Directions for this task = Please give the data below again in full, exactly as it stands.

□ □ □ □ □ □ □

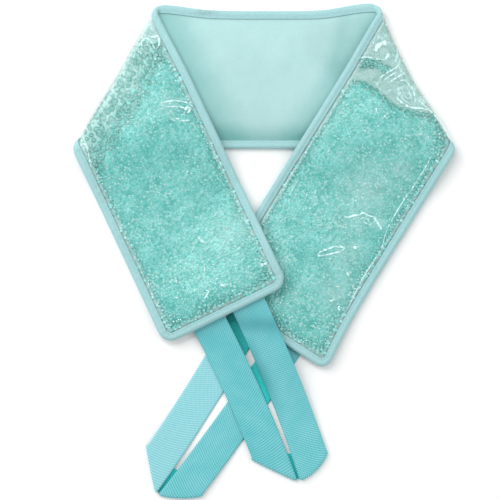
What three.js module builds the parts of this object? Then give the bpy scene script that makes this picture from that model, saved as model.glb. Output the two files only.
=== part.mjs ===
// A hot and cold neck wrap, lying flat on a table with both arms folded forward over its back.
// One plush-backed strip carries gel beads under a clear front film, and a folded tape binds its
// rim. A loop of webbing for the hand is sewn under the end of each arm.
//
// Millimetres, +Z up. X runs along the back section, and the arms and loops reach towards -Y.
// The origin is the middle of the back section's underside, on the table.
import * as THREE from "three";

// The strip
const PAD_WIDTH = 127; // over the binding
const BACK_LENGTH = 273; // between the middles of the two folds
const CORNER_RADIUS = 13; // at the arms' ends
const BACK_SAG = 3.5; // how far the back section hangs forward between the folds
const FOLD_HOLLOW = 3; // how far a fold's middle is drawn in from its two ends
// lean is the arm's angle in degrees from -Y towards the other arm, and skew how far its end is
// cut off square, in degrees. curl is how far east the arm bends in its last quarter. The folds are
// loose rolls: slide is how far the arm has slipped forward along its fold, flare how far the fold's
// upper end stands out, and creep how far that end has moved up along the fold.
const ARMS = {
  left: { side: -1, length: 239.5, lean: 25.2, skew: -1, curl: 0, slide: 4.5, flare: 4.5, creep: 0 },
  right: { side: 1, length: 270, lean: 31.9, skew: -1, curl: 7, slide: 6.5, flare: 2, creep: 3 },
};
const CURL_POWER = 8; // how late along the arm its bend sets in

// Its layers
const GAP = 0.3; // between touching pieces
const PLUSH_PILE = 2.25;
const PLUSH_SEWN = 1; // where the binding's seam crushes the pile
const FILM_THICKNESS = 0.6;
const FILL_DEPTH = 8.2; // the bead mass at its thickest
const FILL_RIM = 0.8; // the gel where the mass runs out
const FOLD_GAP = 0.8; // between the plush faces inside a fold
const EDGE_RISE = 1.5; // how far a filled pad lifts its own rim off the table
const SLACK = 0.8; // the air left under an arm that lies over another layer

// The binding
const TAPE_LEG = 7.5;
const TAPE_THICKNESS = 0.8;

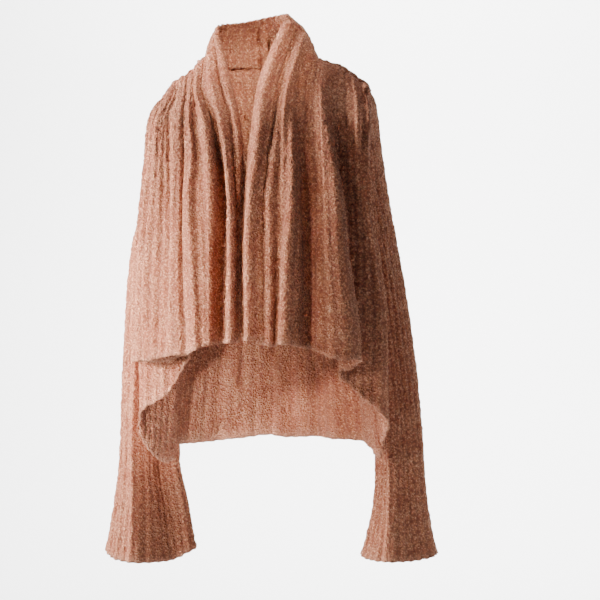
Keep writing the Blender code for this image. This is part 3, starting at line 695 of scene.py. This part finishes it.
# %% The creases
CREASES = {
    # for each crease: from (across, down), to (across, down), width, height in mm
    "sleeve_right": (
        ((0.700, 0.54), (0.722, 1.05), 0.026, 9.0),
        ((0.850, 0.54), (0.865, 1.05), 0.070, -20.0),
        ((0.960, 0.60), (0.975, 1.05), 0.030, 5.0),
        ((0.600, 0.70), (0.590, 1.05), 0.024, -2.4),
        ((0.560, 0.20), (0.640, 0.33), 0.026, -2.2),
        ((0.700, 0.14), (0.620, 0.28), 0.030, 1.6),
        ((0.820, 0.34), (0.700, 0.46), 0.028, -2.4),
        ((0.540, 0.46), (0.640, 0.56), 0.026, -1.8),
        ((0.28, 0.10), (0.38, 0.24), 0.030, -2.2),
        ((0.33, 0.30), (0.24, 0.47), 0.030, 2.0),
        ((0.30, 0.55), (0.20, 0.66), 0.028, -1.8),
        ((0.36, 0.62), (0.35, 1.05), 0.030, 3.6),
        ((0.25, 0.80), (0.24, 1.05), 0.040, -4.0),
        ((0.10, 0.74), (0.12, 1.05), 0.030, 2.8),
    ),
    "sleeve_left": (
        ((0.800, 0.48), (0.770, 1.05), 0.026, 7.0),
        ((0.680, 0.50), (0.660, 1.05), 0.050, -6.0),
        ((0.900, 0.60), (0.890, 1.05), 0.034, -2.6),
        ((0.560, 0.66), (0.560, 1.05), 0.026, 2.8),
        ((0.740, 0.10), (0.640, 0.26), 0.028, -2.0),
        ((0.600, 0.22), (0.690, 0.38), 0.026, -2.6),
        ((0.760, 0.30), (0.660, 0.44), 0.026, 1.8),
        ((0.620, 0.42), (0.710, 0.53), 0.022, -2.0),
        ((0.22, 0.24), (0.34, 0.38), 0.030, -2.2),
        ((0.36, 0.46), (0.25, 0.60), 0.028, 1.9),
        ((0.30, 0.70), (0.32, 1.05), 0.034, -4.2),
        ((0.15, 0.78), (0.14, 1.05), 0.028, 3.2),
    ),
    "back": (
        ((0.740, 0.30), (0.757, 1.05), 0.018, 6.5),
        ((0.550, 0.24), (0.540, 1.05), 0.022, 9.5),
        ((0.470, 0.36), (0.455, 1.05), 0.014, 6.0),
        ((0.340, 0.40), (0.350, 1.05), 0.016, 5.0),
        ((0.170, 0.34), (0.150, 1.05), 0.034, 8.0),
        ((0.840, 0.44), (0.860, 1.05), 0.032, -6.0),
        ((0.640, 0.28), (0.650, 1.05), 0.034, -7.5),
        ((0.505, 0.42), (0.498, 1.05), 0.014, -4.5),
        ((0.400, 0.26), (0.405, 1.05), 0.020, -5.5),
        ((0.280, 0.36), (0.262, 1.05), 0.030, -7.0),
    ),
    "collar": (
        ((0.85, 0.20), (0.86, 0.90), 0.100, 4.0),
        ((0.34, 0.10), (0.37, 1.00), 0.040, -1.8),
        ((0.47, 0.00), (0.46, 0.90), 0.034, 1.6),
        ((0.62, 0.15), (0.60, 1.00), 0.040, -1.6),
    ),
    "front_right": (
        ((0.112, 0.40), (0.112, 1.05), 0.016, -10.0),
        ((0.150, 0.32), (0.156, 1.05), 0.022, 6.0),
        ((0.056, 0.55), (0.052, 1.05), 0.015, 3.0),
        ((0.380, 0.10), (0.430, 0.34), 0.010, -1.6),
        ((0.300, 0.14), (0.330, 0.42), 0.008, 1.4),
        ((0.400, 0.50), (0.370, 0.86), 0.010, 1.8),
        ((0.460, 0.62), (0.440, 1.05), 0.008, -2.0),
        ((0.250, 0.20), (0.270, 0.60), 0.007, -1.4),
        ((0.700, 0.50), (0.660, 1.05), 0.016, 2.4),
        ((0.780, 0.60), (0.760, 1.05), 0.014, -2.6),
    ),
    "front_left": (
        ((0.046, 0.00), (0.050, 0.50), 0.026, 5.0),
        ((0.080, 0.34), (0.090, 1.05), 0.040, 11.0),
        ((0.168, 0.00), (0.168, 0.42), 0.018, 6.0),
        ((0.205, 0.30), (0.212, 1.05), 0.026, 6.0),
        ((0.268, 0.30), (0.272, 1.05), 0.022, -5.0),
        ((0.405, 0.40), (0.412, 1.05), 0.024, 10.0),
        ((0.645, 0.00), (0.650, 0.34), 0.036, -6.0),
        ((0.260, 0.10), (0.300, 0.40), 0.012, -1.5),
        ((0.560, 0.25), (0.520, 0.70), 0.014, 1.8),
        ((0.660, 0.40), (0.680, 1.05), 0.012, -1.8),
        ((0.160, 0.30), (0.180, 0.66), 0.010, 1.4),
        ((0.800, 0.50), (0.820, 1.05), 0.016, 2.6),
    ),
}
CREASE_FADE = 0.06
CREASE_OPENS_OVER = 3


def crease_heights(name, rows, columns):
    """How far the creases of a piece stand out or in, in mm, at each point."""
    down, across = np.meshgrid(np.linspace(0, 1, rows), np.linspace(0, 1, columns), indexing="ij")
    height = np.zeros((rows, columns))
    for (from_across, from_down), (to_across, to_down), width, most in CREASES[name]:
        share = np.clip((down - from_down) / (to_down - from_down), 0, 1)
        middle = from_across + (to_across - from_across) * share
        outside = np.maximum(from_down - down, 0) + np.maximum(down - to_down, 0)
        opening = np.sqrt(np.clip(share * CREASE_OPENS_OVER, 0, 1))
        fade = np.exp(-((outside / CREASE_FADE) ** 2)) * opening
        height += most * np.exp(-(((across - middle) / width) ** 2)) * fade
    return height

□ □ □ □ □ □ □

Solution below =
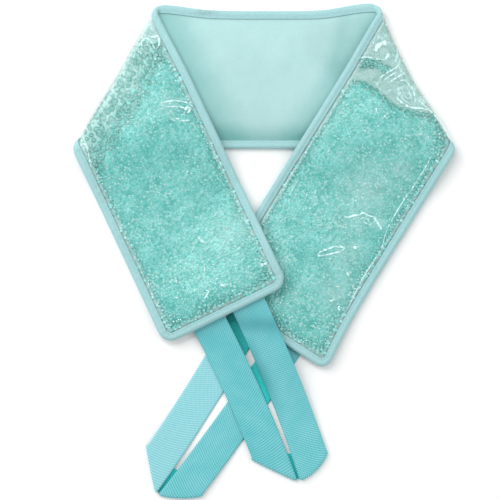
What three.js module builds the parts of this object? Then give the bpy scene script that makes this picture from that model, saved as model.glb. Output the two files only.
=== part.mjs ===
// A hot and cold neck wrap, lying flat on a table with both arms folded forward over its back.
// One plush-backed strip carries gel beads under a clear front film, and a folded tape binds its
// rim. A loop of webbing for the hand is sewn under the end of each arm.
//
// Millimetres, +Z up. X runs along the back section, and the arms and loops reach towards -Y.
// The origin is the middle of the back section's underside, on the table.
import * as THREE from "three";

// The strip
const PAD_WIDTH = 127; // over the binding
const BACK_LENGTH = 273; // between the middles of the two folds
const CORNER_RADIUS = 13; // at the arms' ends
const BACK_SAG = 3.5; // how far the back section hangs forward between the folds
const FOLD_HOLLOW = 3; // how far a fold's middle is drawn in from its two ends
// lean is the arm's angle in degrees from -Y towards the other arm, and skew how far its end is
// cut off square, in degrees. curl is how far east the arm bends in its last quarter. The folds are
// loose rolls: slide is how far the arm has slipped forward along its fold, flare how far the fold's
// upper end stands out, and creep how far that end has moved up along the fold.
const ARMS = {
  left: { side: -1, length: 239.5, lean: 25.2, skew: -1, curl: 0, slide: 4.5, flare: 4.5, creep: 0 },
  right: { side: 1, length: 270, lean: 31.9, skew: -1, curl: 7, slide: 6.5, flare: 2, creep: 3 },
};
const CURL_POWER = 8; // how late along the arm its bend sets in

// Its layers
const GAP = 0.3; // between touching pieces
const PLUSH_PILE = 2.25;
const PLUSH_SEWN = 1; // where the binding's seam crushes the pile
const FILM_THICKNESS = 0.6;
const FILL_DEPTH = 8.2; // the bead mass at its thickest
const FILL_RIM = 0.8; // the gel where the mass runs out
const FOLD_GAP = 0.8; // between the plush faces inside a fold
const EDGE_RISE = 1.5; // how far a filled pad lifts its own rim off the table
const SLACK = 0.8; // the air left under an arm that lies over another layer

// The binding
const TAPE_LEG = 7.5;
const TAPE_THICKNESS = 0.8;

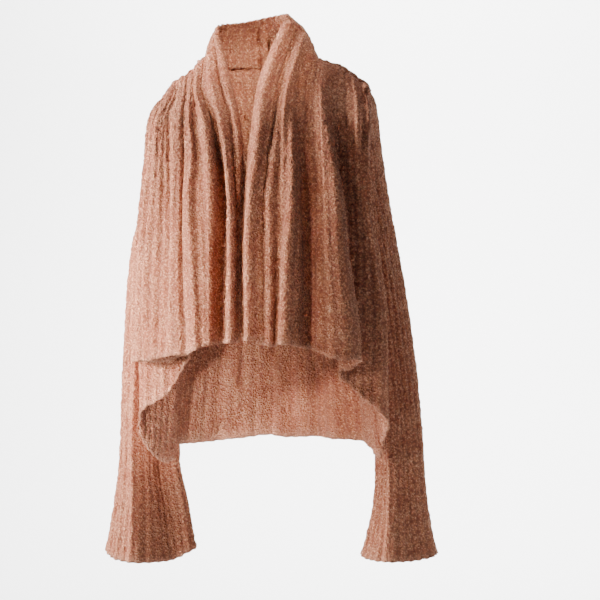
Keep writing the Blender code for this image. This is part 3, starting at line 695 of scene.py. This part finishes it.
# %% The creases
CREASES = {
    # for each crease: from (across, down), to (across, down), width, height in mm
    "sleeve_right": (
        ((0.700, 0.54), (0.722, 1.05), 0.026, 9.0),
        ((0.850, 0.54), (0.865, 1.05), 0.070, -20.0),
        ((0.960, 0.60), (0.975, 1.05), 0.030, 5.0),
        ((0.600, 0.70), (0.590, 1.05), 0.024, -2.4),
        ((0.560, 0.20), (0.640, 0.33), 0.026, -2.2),
        ((0.700, 0.14), (0.620, 0.28), 0.030, 1.6),
        ((0.820, 0.34), (0.700, 0.46), 0.028, -2.4),
        ((0.540, 0.46), (0.640, 0.56), 0.026, -1.8),
        ((0.28, 0.10), (0.38, 0.24), 0.030, -2.2),
        ((0.33, 0.30), (0.24, 0.47), 0.030, 2.0),
        ((0.30, 0.55), (0.20, 0.66), 0.028, -1.8),
        ((0.36, 0.62), (0.35, 1.05), 0.030, 3.6),
        ((0.25, 0.80), (0.24, 1.05), 0.040, -4.0),
        ((0.10, 0.74), (0.12, 1.05), 0.030, 2.8),
    ),
    "sleeve_left": (
        ((0.800, 0.48), (0.770, 1.05), 0.026, 7.0),
        ((0.680, 0.50), (0.660, 1.05), 0.050, -6.0),
        ((0.900, 0.60), (0.890, 1.05), 0.034, -2.6),
        ((0.560, 0.66), (0.560, 1.05), 0.026, 2.8),
        ((0.740, 0.10), (0.640, 0.26), 0.028, -2.0),
        ((0.600, 0.22), (0.690, 0.38), 0.026, -2.6),
        ((0.760, 0.30), (0.660, 0.44), 0.026, 1.8),
        ((0.620, 0.42), (0.710, 0.53), 0.022, -2.0),
        ((0.22, 0.24), (0.34, 0.38), 0.030, -2.2),
        ((0.36, 0.46), (0.25, 0.60), 0.028, 1.9),
        ((0.30, 0.70), (0.32, 1.05), 0.034, -4.2),
        ((0.15, 0.78), (0.14, 1.05), 0.028, 3.2),
    ),
    "back": (
        ((0.740, 0.30), (0.757, 1.05), 0.018, 6.5),
        ((0.550, 0.24), (0.540, 1.05), 0.022, 9.5),
        ((0.470, 0.36), (0.455, 1.05), 0.014, 6.0),
        ((0.340, 0.40), (0.350, 1.05), 0.016, 5.0),
        ((0.170, 0.34), (0.150, 1.05), 0.034, 8.0),
        ((0.840, 0.44), (0.860, 1.05), 0.032, -6.0),
        ((0.640, 0.28), (0.650, 1.05), 0.034, -7.5),
        ((0.505, 0.42), (0.498, 1.05), 0.014, -4.5),
        ((0.400, 0.26), (0.405, 1.05), 0.020, -5.5),
        ((0.280, 0.36), (0.262, 1.05), 0.030, -7.0),
    ),
    "collar": (
        ((0.85, 0.20), (0.86, 0.90), 0.100, 4.0),
        ((0.34, 0.10), (0.37, 1.00), 0.040, -1.8),
        ((0.47, 0.00), (0.46, 0.90), 0.034, 1.6),
        ((0.62, 0.15), (0.60, 1.00), 0.040, -1.6),
    ),
    "front_right": (
        ((0.112, 0.40), (0.112, 1.05), 0.016, -10.0),
        ((0.150, 0.32), (0.156, 1.05), 0.022, 6.0),
        ((0.056, 0.55), (0.052, 1.05), 0.015, 3.0),
        ((0.380, 0.10), (0.430, 0.34), 0.010, -1.6),
        ((0.300, 0.14), (0.330, 0.42), 0.008, 1.4),
        ((0.400, 0.50), (0.370, 0.86), 0.010, 1.8),
        ((0.460, 0.62), (0.440, 1.05), 0.008, -2.0),
        ((0.250, 0.20), (0.270, 0.60), 0.007, -1.4),
        ((0.700, 0.50), (0.660, 1.05), 0.016, 2.4),
        ((0.780, 0.60), (0.760, 1.05), 0.014, -2.6),
    ),
    "front_left": (
        ((0.046, 0.00), (0.050, 0.50), 0.026, 5.0),
        ((0.080, 0.34), (0.090, 1.05), 0.040, 11.0),
        ((0.168, 0.00), (0.168, 0.42), 0.018, 6.0),
        ((0.205, 0.30), (0.212, 1.05), 0.026, 6.0),
        ((0.268, 0.30), (0.272, 1.05), 0.022, -5.0),
        ((0.405, 0.40), (0.412, 1.05), 0.024, 10.0),
        ((0.645, 0.00), (0.650, 0.34), 0.036, -6.0),
        ((0.260, 0.10), (0.300, 0.40), 0.012, -1.5),
        ((0.560, 0.25), (0.520, 0.70), 0.014, 1.8),
        ((0.660, 0.40), (0.680, 1.05), 0.012, -1.8),
        ((0.160, 0.30), (0.180, 0.66), 0.010, 1.4),
        ((0.800, 0.50), (0.820, 1.05), 0.016, 2.6),
    ),
}
CREASE_FADE = 0.06
CREASE_OPENS_OVER = 3


def crease_heights(name, rows, columns):
    """How far the creases of a piece stand out or in, in mm, at each point."""
    down, across = np.meshgrid(np.linspace(0, 1, rows), np.linspace(0, 1, columns), indexing="ij")
    height = np.zeros((rows, columns))
    for (from_across, from_down), (to_across, to_down), width, most in CREASES[name]:
        share = np.clip((down - from_down) / (to_down - from_down), 0, 1)
        middle = from_across + (to_across - from_across) * share
        outside = np.maximum(from_down - down, 0) + np.maximum(down - to_down, 0)
        opening = np.sqrt(np.clip(share * CREASE_OPENS_OVER, 0, 1))
        fade = np.exp(-((outside / CREASE_FADE) ** 2)) * opening
        height += most * np.exp(-(((across - middle) / width) ** 2)) * fade
    return height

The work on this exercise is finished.